If Alphabet has Waymo and General Motors has GM Cruise, Ford has Ford Autonomous Vehicles LLC. The automaker has created a separate company for its self-driving business, clearly taking a cue from the two aforementioned players in the industry. In its announcement, Ford said the spinoff was created to accelerate the growth of its autonomous vehicle business and to capitalize on market opportunities. It will oversee all its AV research and the self-driving car network the automaker plans to launch in 2021.

Ford will sink $4 billion into its new company from this year until 2023, though that includes the $1 billion it had already set aside for Argo AI, the self-driving startup it snapped up in 2017. It sounds like the automaker is open to partnerships and investors, though, since the new LLC is structured to take on third party investments.

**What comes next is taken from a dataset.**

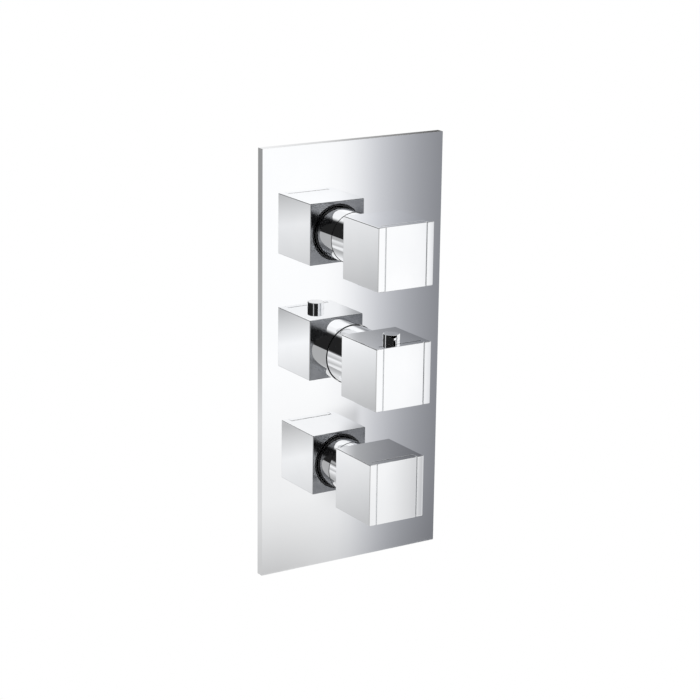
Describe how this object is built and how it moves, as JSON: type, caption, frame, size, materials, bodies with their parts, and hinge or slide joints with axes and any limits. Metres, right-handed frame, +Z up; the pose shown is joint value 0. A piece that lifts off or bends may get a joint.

According to Reuters, Ford formed the new company because its executives believe that the self-driving vehicle industry will eventually be dominated by three or four major players only. It apparently wants to rise above all the startups and all its other rivals to be one of those players, and forming a spinoff to concentrate on automotive vehicle development is its way of making sure that happens.

Ford CEO Jim Hackett said:

“Ford has made tremendous progress across the self driving value chain — from technology development to business model innovation to user experience. Now is the right time to consolidate our autonomous driving platform into one team to best position the business for the opportunities ahead.”